Obviamente, nem todas as vezes que a realidade é falseada, distorcida, recriada ou substituída se constituirá uma mentira. Na Demência, por exemplo, a cognição é de tal forma comprometida que a pessoa relata aos outros um mundo profundamente modificado e no qual acredita, sem a intenção de ludibriar. O mesmo acontece no Delírio, seja do psicótico esquizofrênico, do delirante crônico ou do deprimido grave com sintomas psicóticos.

Aliás, desde crianças aprendemos a abstrair a realidade através dos devaneios, fantasias, fábulas. A própria literatura pode nos conduzir a um mundo apaixonante “de mentirinha”.

E como a concepção da mentira se embasa na intencionalidade, esta pode ser singela e acanhada, como é o caso de uma mentira tosca e pueril da pessoa que namora mas afirma o contrário, com o propósito de facilitar uma conquista amorosa, até uma mentira de proporções inimagináveis, como por exemplo, o falso relatório sobre a existência de um arsenal de armas de destruição em massa no Iraque, como justificativa para uma guerra igualmente de destruição em massa.

Há a mentira institucional, quando a propaganda mal intencionada tenta convencer de que toda corrupção governamental será devidamente apurada e apenada. Bem ilustra isso, Hannah Arendt, lembrando que “As mentiras sempre foram consideradas instrumentos necessários e legítimos, não somente do ofício do político ou do demagogo, mas também do estadista” (in. Derrida, 1996).

Mentir em nome do amor e da sabedoria

Kant, o grande filósofo alemão do século XVIII, era um adepto indefectível da razão. A razão dignifica-nos, eleva-nos, transforma-nos em seres superiores. Nesse âmbito, Kant concebeu os chamados «imperativos categóricos», do tipo «Não mintas, em ocasião alguma», a que deveríamos obedecer piamente.

Kant não admitia excepções aos seus imperativos, fixados por via racional. Só assim eles eram categóricos.

Mas será que amar a verdade, é nunca atraiçoá-la, é nunca mentir? Será que a verdade deve ser encarada como um postulado científico, inquebrável?

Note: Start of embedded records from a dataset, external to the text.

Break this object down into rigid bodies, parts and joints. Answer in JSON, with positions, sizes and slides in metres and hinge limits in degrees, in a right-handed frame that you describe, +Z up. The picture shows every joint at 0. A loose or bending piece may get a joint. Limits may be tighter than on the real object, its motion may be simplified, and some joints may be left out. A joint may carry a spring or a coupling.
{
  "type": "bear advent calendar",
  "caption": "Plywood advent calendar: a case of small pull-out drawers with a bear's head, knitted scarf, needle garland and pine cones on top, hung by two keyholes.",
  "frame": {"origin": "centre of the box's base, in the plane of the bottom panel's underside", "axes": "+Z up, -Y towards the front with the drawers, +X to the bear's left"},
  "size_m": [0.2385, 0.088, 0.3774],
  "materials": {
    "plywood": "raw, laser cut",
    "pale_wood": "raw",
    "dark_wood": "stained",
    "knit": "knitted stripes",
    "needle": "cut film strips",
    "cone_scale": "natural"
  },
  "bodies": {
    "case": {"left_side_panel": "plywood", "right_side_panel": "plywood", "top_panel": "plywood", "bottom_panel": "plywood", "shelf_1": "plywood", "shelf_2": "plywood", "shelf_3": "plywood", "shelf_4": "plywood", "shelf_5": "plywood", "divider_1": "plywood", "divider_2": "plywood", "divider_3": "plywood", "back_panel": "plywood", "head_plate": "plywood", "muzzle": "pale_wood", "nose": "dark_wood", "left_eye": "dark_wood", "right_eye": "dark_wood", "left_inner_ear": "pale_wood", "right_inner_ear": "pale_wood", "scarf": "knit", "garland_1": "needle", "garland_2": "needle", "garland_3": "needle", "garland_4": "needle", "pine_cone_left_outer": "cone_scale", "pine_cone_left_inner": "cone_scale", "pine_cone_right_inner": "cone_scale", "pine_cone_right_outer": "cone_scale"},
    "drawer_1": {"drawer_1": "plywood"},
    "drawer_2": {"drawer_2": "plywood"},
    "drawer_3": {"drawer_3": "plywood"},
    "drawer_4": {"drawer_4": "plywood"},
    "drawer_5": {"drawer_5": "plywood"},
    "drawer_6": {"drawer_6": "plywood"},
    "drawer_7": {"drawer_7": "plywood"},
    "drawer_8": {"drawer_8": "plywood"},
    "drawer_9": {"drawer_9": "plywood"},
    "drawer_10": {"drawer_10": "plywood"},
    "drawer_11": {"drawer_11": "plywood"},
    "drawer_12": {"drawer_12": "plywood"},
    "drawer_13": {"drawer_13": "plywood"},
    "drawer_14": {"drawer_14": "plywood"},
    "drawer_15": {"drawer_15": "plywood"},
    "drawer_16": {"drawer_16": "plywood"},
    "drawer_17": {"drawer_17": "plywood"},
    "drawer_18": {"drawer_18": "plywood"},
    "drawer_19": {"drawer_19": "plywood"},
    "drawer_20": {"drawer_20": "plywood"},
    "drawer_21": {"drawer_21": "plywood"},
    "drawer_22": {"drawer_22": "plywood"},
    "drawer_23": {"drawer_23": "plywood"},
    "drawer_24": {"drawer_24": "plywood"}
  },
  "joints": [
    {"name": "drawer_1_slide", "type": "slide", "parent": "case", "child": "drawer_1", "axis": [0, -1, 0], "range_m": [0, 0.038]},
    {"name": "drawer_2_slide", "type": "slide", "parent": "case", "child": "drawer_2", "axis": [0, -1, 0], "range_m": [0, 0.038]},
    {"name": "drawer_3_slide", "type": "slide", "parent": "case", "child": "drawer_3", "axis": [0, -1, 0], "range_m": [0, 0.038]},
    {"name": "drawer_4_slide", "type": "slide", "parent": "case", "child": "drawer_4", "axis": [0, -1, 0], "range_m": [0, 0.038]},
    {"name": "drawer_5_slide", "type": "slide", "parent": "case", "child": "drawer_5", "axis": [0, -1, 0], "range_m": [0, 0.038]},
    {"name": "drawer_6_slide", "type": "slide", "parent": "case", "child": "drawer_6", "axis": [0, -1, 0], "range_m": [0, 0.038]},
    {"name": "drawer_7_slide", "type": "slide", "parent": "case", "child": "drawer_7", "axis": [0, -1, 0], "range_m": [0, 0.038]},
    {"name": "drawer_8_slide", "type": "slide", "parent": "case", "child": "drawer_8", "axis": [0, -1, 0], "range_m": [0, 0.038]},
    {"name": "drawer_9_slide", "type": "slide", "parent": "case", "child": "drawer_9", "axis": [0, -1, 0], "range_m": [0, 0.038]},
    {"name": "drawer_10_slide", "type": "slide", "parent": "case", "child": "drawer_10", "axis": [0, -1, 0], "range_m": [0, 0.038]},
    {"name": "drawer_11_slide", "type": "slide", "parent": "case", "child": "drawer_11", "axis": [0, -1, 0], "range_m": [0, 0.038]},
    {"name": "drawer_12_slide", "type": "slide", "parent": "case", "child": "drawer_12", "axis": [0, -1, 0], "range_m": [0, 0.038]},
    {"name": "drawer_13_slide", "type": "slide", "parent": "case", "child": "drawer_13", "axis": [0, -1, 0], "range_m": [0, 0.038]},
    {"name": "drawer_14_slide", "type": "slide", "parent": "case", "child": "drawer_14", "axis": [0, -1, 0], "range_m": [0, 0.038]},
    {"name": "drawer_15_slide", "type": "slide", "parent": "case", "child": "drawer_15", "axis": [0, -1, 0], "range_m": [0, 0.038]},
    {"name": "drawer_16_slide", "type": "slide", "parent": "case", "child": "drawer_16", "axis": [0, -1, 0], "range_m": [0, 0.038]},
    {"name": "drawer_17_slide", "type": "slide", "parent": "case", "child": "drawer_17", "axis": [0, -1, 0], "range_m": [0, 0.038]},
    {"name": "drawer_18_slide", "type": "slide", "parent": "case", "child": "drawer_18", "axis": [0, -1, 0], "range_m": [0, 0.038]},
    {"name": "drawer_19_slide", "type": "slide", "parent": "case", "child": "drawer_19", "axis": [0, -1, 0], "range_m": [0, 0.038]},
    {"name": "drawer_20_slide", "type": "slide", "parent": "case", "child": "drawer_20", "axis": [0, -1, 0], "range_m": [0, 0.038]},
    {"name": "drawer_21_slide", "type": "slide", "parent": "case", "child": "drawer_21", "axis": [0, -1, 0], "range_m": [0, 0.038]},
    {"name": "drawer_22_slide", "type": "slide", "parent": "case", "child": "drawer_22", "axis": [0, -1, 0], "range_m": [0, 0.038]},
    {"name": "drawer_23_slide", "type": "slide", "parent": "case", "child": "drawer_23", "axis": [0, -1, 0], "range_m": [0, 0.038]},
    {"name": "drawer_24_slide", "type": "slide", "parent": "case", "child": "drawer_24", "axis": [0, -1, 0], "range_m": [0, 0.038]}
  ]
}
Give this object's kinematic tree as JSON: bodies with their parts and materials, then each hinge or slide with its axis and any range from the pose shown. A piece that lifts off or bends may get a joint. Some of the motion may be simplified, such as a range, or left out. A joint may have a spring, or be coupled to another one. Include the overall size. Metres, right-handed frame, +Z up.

Kant achava que sim. Em nome de quê? Em nome da dignidade humana, em nome da razão. Para ele o imperativo categórico da verdade era inquestionável, ainda que isso beneficiasse quem não merecesse e prejudicasse os fracos e pobres, e causasse sofrimento.

Mas será mesmo assim? Será que não é legítimo mentir a criminosos e a ditadores que perseguem e atormentam inocentes? Será que devemos revelar ao moribundo a verdade da sua situação?

A resposta humanista tem que ser não. A verdade que causa sofrimento desnecessário ao moribundo ou a pessoas violentadas, é crueldade. Não mentir ao assassino e ao terrorista que sequestra, é colaboracionismo cruel e tolo. Os «imperativos categóricos» podem e devem ser quebrados, em determinadas situações. A verdade não pode estar sempre acima do amor que devemos aos outros.

Há muitos casos em que a verdade tem que ser defendida a tudo o custo, ainda que isso nos cause lágrimas, desgosto e até sofrimento. Não podemos, por exemplo, negar a verdade científica para conforto próprio. Não podemos teimar em ver-nos como seres especiais, criados à imagem de Deus, em vez de seres descendentes de símios.

Mas essa não é uma regra absoluta. Também há ocasiões e situações em que a mentira é legítima, em que certas verdades factuais podem e devem ser omitidas em nome do amor.